How long does it take to learn mixing and mastering?
Mixing and mastering are each individual arts that could each take years to fully understand. That being said, the best way to learn is by practicing on a regular basis, so those willing to put in consistent effort can learn at a faster rate.
What does mastering do to a mix?
Mastering can be thought of as adding the final touches to a mix so that it sounds its best on a variety of speaker systems. Typically, this includes leveling out the overall amplitude of the track, compressing, and removing any general harsh frequencies with an equalizer.
Can you mix and master at the same time?
While you aren’t necessarily mixing and mastering at the same time, undoubtedly the changes you make while mixing will inform while you master a song. Mixing should be approached as finding the right balance between your instruments. Mastering is elevating the balance for radio-ready listening.
How long does it take to mix and master a song?
The time it takes to mix and master a song varies greatly. It’s likely that you’ll run through a couple of mixes before landing on your final one. Oftentimes, problems in a mastered version of a track are only solved through the mixing stage, so you may need to go back to the drawing board.
Should you mix and master your own music?

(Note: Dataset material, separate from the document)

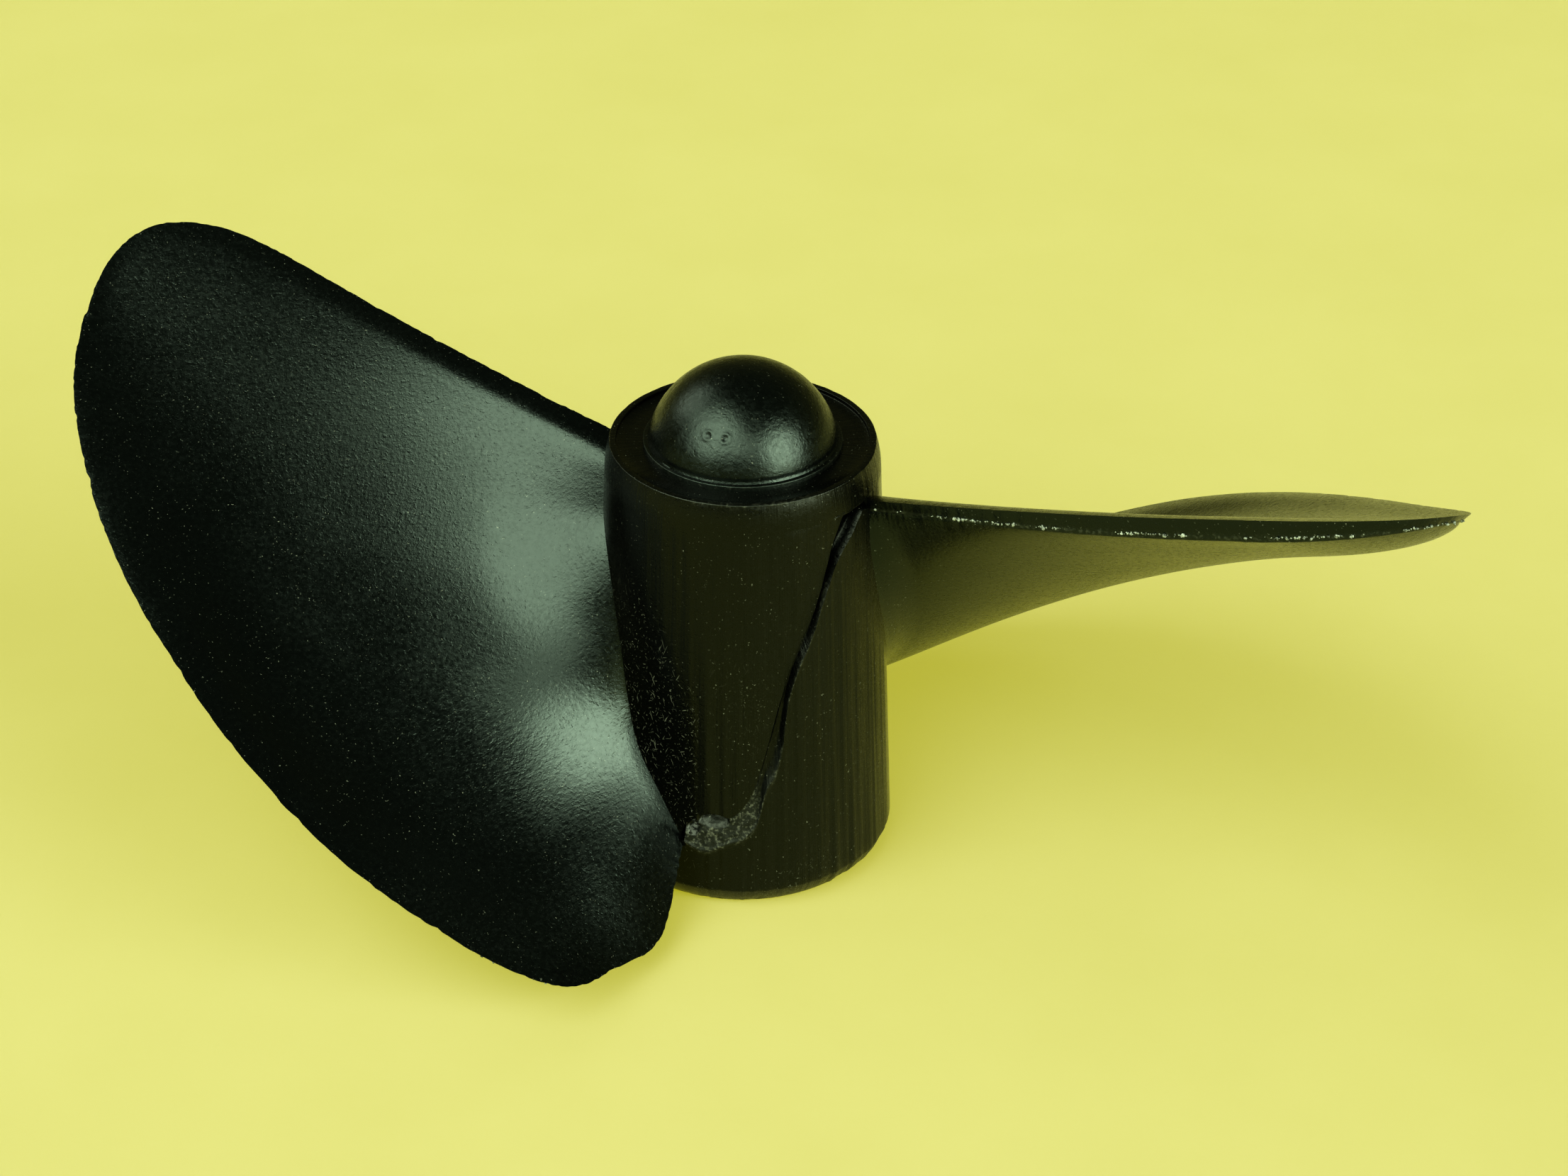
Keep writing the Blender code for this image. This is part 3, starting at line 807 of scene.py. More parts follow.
def wall_rings(azimuth):
    """Rings down the drafted wall: above the seam, across it and below it."""
    ledge = ledge_height(azimuth)
    high = np.minimum(seam_height(azimuth, SEAM_HIGH), BAND_FOOT - SEAM_BELOW_BAND)
    low = np.minimum(seam_height(azimuth, SEAM_LOW), high - SEAM_LEAST_WIDTH)
    rings = []
    for share in 1.0 - np.linspace(1.0, 0.0, WALL_RINGS + 1)[1:] ** CROWDING_ABOVE:
        height = BAND_FOOT + (high - BAND_FOOT) * share
        rings.append((cone_radius(height), height, 0.0))
    for share in np.linspace(0.04, 1.0, SEAM_RINGS):
        height = high + (low - high) * share
        push, torn = seam_profile(share, seam_turn(azimuth), ledge)
        rings.append((cone_radius(height) + push, height, torn))
    for share in np.linspace(0.0, 1.0, WALL_RINGS + 1)[1:] ** CROWDING_BELOW:
        height = low + (BEVEL_HEIGHT - low) * share
        skirt = FLASH_SKIRT * np.exp((height - low) / FLASH_SKIRT_REACH)
        rings.append((cone_radius(height) + ledge + FLASH_HEIGHT * skirt, height, skirt))
    return rings


def foot_rings(ledge):
    """Rings of the rounded bevel, the flat foot and the socket of the bush."""
    wall = cone_radius(BEVEL_HEIGHT) + ledge
    socket = BUSH_RADIUS + SEAT_GAP
    socket_top = BUSH_RECESS + BUSH_LENGTH + SEAT_GAP
    rings = []
    for share in np.linspace(0.08, 1.0, BEVEL_RINGS):
        across = BEVEL_ROUNDNESS * math.sqrt(1.0 - share ** 2) + (1.0 - BEVEL_ROUNDNESS) * (1.0 - share)
        radius = FOOT_FLAT_RADIUS + (wall - FOOT_FLAT_RADIUS) * across
        rings.append((radius, BEVEL_HEIGHT * (1.0 - share), 0.0))
    for share in np.linspace(0.1, 1.0, FOOT_RINGS):
        rings.append((FOOT_FLAT_RADIUS + (socket - FOOT_FLAT_RADIUS) * share, 0.0, 0.0))
    return rings + [(socket, socket_top, 0.0), (0.0, socket_top, 0.0)]


def crumbled(radius, height, points):
    """Radius with crumbs gone from the rim's outer corner and from the foot's corner."""
    gone = np.clip(grit(points, CRUMBLY_SIZE, seed=5) - CRUMBLY_LIMIT, 0.0, 1.0)
    for corner_height, depth, tall in CRUMBLY_CORNERS:
        near = bell(height - corner_height, tall) * (radius > RIM_RADIUS - CRUMBLY_WIDTH)
        radius = radius - depth * near * gone
    return radius


def chipped(radius, height, torn, turned, on_wall):
    """Radius and torn mark with the chips: smooth facets at the low end of the seam."""
    for chip_turn, chip_height, wide, tall in CHIPS:
        inside = 1.0 - ((turned - chip_turn) / wide) ** 2 - ((height - chip_height) / tall) ** 2
        depth = CHIP_DEPTH - CHIP_TILT * (chip_height - height) / tall
        radius = radius - np.where(on_wall, smooth_step(inside * CHIP_STEEPNESS) * depth, 0.0)
        torn = np.where(on_wall & (inside > 0.0), CHIP_TORN, torn)
    return radius, torn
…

Even if you’re set on hiring a more experienced audio engineer, it’s a good idea to learn how to mix and master your own music. Doing the process on your own will help you communicate more effectively with others within the audio sphere and it’s a great skill to cultivate over time.
Breaking down the differences of mastering and mixing can be confusing, but hopefully this article brings you one step closer to truly understanding the difference between mixing vs. mastering. Enjoy learning these essential but separate elements of the audio post production process.